Cela dit l’auteur ne manque pas d’un certain humour involontaire. Ainsi il faudrait que l’interprétation de Heidegger en nazi – notamment s’agissant du « fond racial » du Dasein – puisse trouver une justification dans les textes du philosophe. Certes il s’agit d’interprétation et une interprétation doit se justifier philologiquement. Mais Mattei commet la grave erreur – ou la grave négligence – de faire comme si le « nazisme dans la philosophie » constituait une situation banale. L’introduction du nazisme en tant qu’idéologie criminelle – en tant que justification des génocides – ne peut pas se faire dans la philosophie n’importe comment. La réussite de l’opération doit obéir à une règle impérative de discrétion. Il suffit que, quand la situation s’y prête, quelques heideggeriens « affranchis » fournissent la légitimation qu’on leur demande.
D’un autre côté le « dispositif Heidegger » contient en partie son mode d’emploi.
Heidegger restera célèbre dans l’histoire de la stratégie politique par la distinction qu’il a opéré entre la grandeur interne du mouvement (le nazisme) et ce qu’il faut bien appeler la bassesse externe du même mouvement.
Le quadriparti est ainsi la svastika de type « grandeur interne ». C’est la croix gammée heideggerisée et projetée dans un espace où elle se lave provisoirement des bassesses dont s’est rendue coupable la croix hitlérienne.
Il est attendu que Mattei ne veuille pas, ne puisse pas voir cette svastika. Car « d’où il parle », et qui est une position à laquelle il ne renonce pas, il est impossible qu’il puisse la voir. Le contraire serait « économiquement » absurde.

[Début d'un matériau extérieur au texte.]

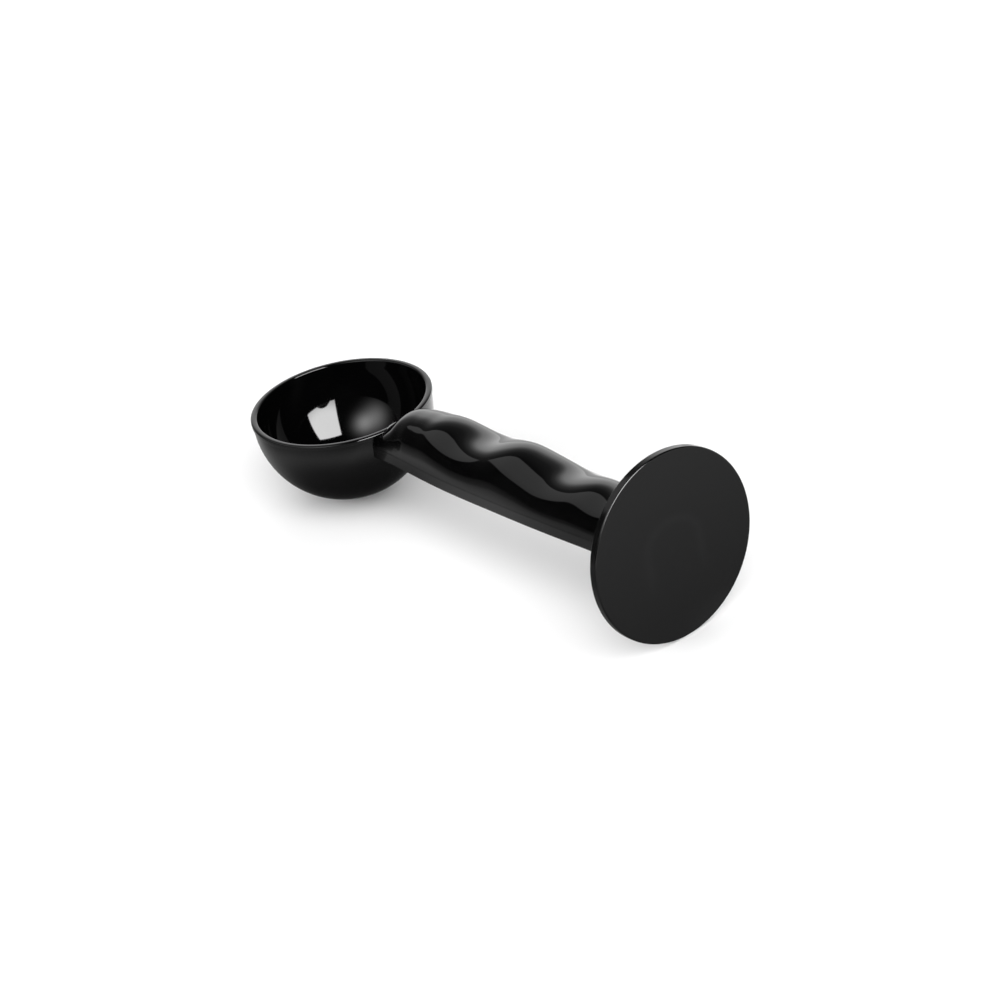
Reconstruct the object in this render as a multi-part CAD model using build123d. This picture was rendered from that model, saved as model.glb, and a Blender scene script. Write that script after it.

Car son lectorat n’attendait que cela : que la svastika heideggerienne ne perturbe pas sa bonne conscience… Mais, par un tour de rhétorique dans lequel le nazi Heidegger est passé maître, il est vrai que « ce n’est pas une svastika ». Ou, plutôt, c’est une svastika en « grandeur interne » visible-invisible en tant que symbole d’un mouvement hautement meurtrier et qui a trouvé, pour hiberner, sa tanière dans « le dispositif Heidegger ».
Bon, cela dit, j’aurais donc un article de plus à lire… Je vais y réfléchir.